Pengamat Energi Komaidi Notonegoro mengungkapkan, harga bahan bakar fosil yang rendah dan akses mudah terhadap pembiayaan untuk proyek-proyek berbasis fosil membuat transisi energi bersih menjadi lebih sulit.

Karena itu, Pertamina diminta lebih berhati-hati saat beralih ke energi bersih lantaran pendapatan Pertamina mayoritas masih berasal dari bisnis fosil.

"Kalau dilihat streaming pendapatan Pertamina, EBT saat ini hanya di panas bumi, uap, dan listrik. Kalau dihitung dari 2019-2023 itu hanya 0,7-1,1 persen. Artinya 98-99 persen pendapatan Pertamina masih dari fosil," katanya dalam media briefing di Sarinah, Jakarta, Selasa (10/9/2024).
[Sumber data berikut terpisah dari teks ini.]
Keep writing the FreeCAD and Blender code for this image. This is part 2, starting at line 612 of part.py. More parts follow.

Terlepas dari perdebatan tersebut, dana yang diperlukan untuk transisi energi juga sangat besar. Kesepakatan Paris berjanji untuk memberikan bantuan finansial sebesar USD100 miliar per tahun ke negara berkembang, termasuk Indonesia.
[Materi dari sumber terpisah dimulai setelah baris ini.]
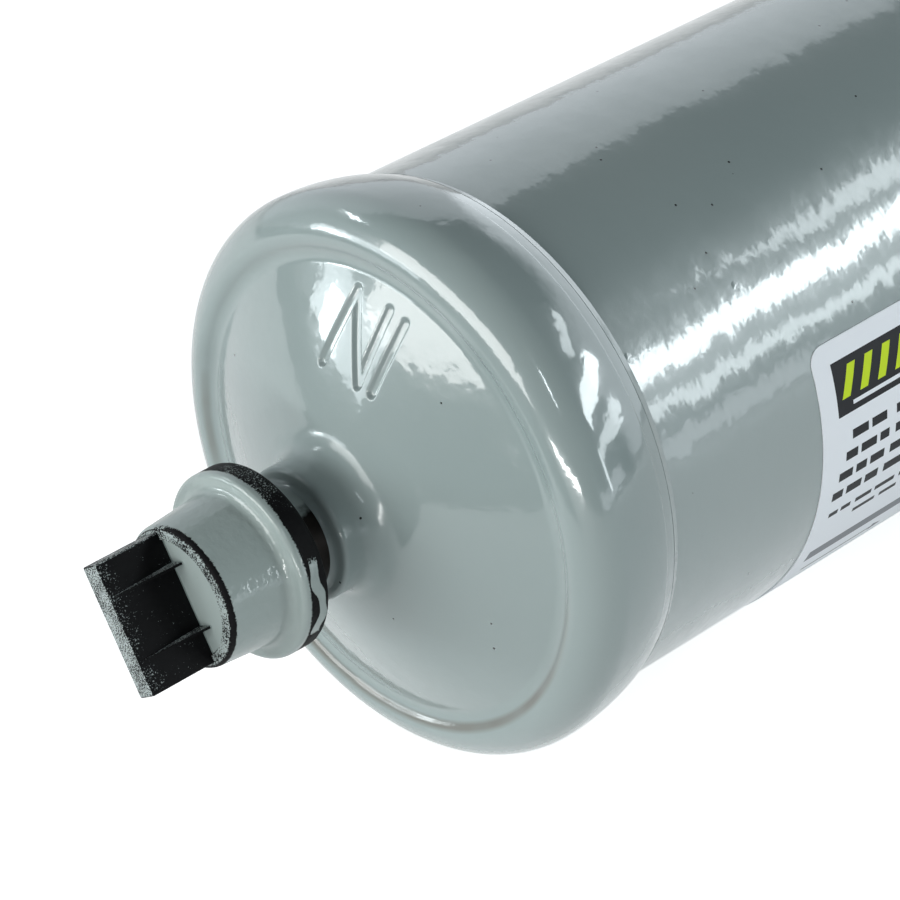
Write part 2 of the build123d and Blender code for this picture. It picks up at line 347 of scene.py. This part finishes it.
def enamel(name, waves, haze, gleam, sway=(), faults=(), retint=None):
    """The enamel; waves are (x, y, z scale, depth) of the sheet's unevenness, and
    sway (x, y, z scale, slope) leans it round the axis only, as a drawn tube does.
    Faults are (spot, reach, height) of blobs. Retint, where given, changes colour and coat."""
    made, tree, shader, place = surface(name)
    here = place.outputs["Object"]
    paint = node(tree, "ShaderNodeGroup", node_tree=sprayed_paint, Peel_Size=peel_size)
    feed(tree, paint.inputs["Vector"], here)
    shade = mix(tree, paint.outputs["Blotch"], enamel_grey, enamel_pale)
    colour = mix(tree, paint.outputs["Specks"], shade, speck_dark)
    normal = relief(tree, paint.outputs["Height"], peel_depth)
    for *stretch, depth in waves:
        uneven = stretched_noise(tree, here, stretch, Scale=1.0, Detail=3.0)
        normal = relief(tree, uneven, depth, normal)
    for *stretch, slope in sway:
        uneven = stretched_noise(tree, here, stretch, Scale=1.0, Detail=3.0)
        share = maths(tree, "MULTIPLY_ADD", uneven, slope, -slope / 2)
        round_axis = vectors(tree, "CROSS_PRODUCT", (1, 0, 0), normal)
        lean = scaled(tree, round_axis, share)
        normal = vectors(tree, "NORMALIZE", vectors(tree, "ADD", normal, lean))
    for spot, reach, height in faults:
        rise = ramp(tree, vectors(tree, "DISTANCE", here, spot), reach, 0.0)
        blob = maths(tree, "SMOOTH_MIN", rise, blob_top, blob_round)
        normal = relief(tree, blob, height, normal)
    coat = 1.0
    if retint:
        colour, coat = retint(tree, here, paint.outputs["Blotch"], colour)
    dress(tree, shader, Base_Color=colour, Roughness=haze, Specular_IOR_Level=gleam,
          Coat_Weight=coat, Coat_Roughness=haze / 3, Normal=normal, Coat_Normal=normal)
    return made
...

Namun, Indonesia setidaknya membutuhkan dana sekitar Rp1.500 triliun untuk mencapai target bauran energi terbarukan sebesar 23 persen pada 2025. Sementara itu, dalam laporan International Renewable Energy Agency (IRENA), secara global investasi yang dibutuhkan mencapai USD131 triliun sepanjang 2021-2050. 

Selain itu, minat investor terhadap proyek EBT cukup rendah akibat tingginya biaya modal dan operasional, serta risiko teknis dan komersial serta pembiayaan yang kurang kompetitif. Masalah perizinan yang terlalu panjang, rumit, dan birokratis juga menjadi penghambat yang menyebabkan lamanya waktu realisasi proyek dan meningkatnya biaya transaksi. 

Di sisi lain, ketersediaan teknologi dan kapasitas infrastruktur energi bersih di Indonesia, seperti energi surya dan hidrogen hijau juga relatif rendah. Ditambah dengan keterbatasan infrastruktur pendukung yang juga menjadi penghalang utama dalam pengembangan tenaga surya skala besar. Pasalnya, ini memerlukan jaringan listrik canggih dan penyimpanan energi yang efisien. Sementara hidrogen hijau masih memerlukan teknologi yang lebih efisien untuk bisa bersaing secara ekonomi.